Congresswoman Judy Biggert was another representative that I contacted to determine her stance on Network Neutrality. Unfortunately, like most Republicans, she does not support Network Neutrality. Here's her (faulty) reasoning:
For instance, the Markey Amendment could prevent network operators from giving priority to Internet traffic from a patient's heart monitor over traffic delivering a music download. It also could prevent network operators from charging higher prices for those requiring premium services, like greater reliability. By comparison, it costs significantly more to send a letter by Express Mail than it does to send it First Class, but no one argues that the U.S. Postal Service is "discriminating" against First Class mailers or treating them "unfairly." If anything, those paying more for Express Mail are actually helping to keep the cost of mailing a letter First Class
What a heaping pile of dung. She almost makes it sound like taxing "faster" lanes on the internet will help us all (who the hell uses internet-based heart monitors that require a latency less than a few microseconds?). I also hate it when people try to relate moving physical goods in the real world to transferring network traffic over the internet. The two have absolutely NOTHING in common.

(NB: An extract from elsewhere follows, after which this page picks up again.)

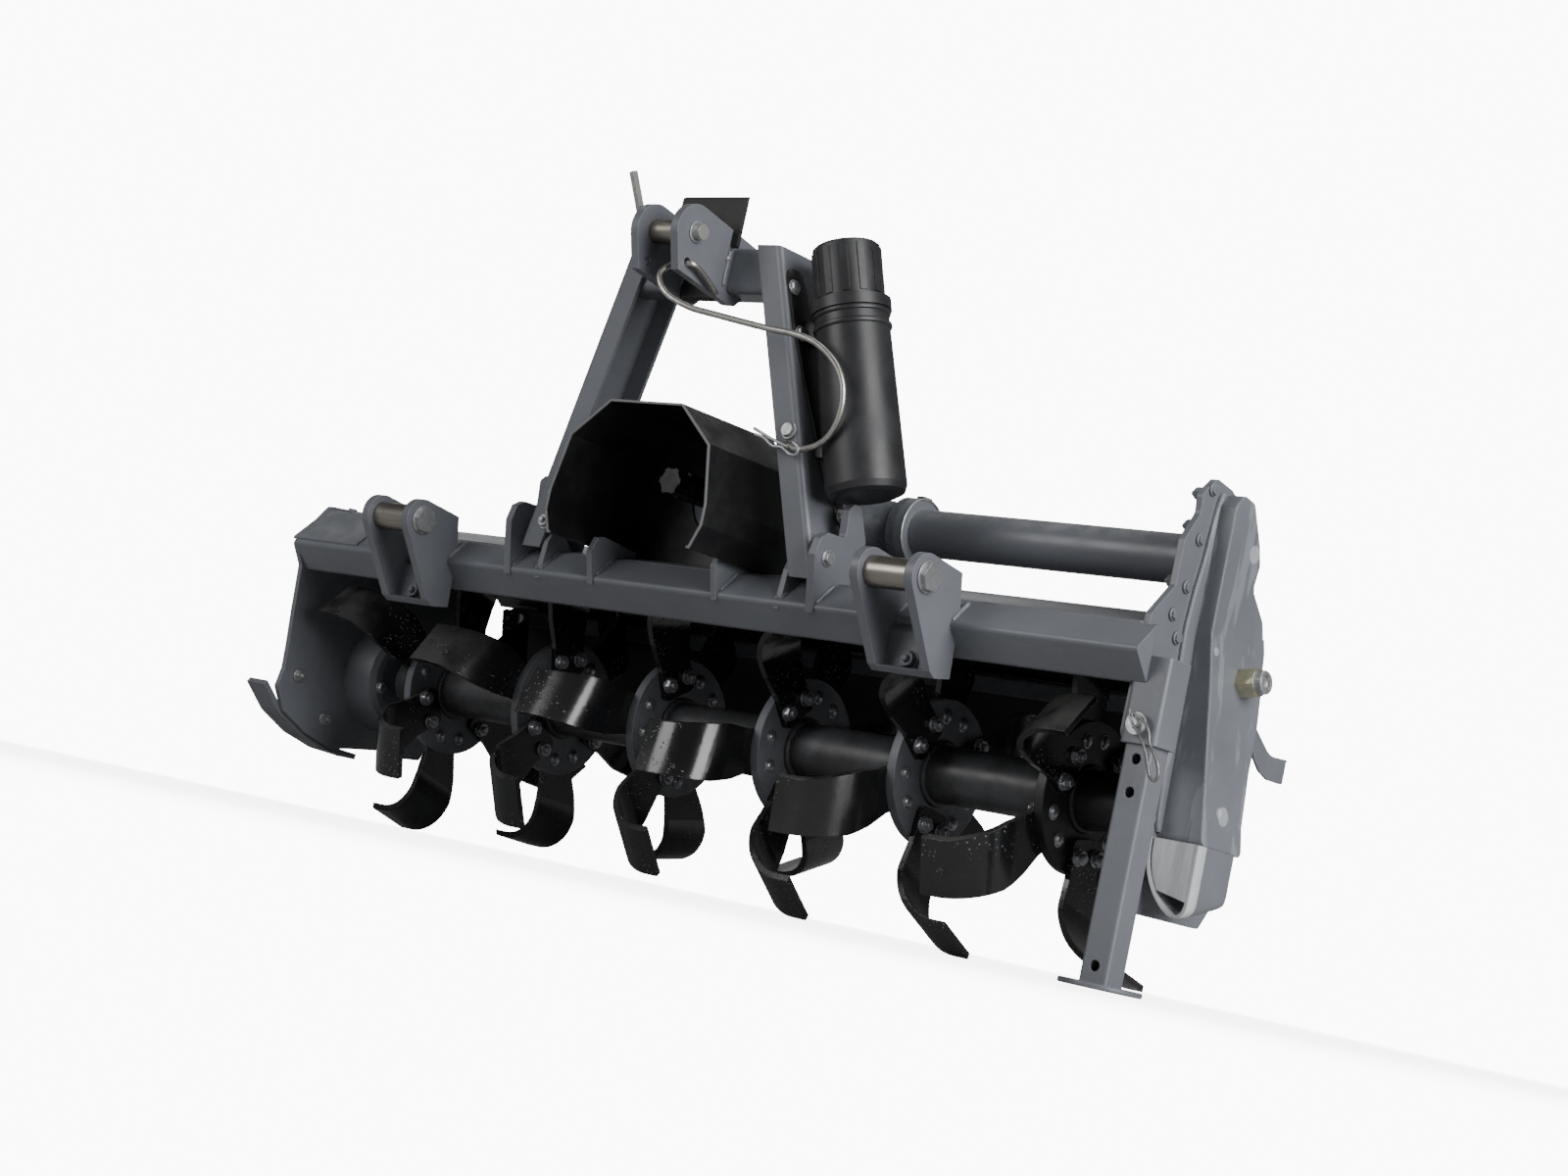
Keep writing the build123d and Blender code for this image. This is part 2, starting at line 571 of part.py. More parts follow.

The telecoms are really fighting against Network Neutrality; they say that it's necessary to cover the costs of building out their networks. More crap!
The industry has already had subsidies and tax breaks, enacted during the Telecommunications Act of 1996, which garnered them billions of dollars that they have pocketed in the form of profits and which never got used for the original purpose of the legislation: building out their network. Now they are asking for more money - would anyone care to guess where you think all of their additional profit will end up?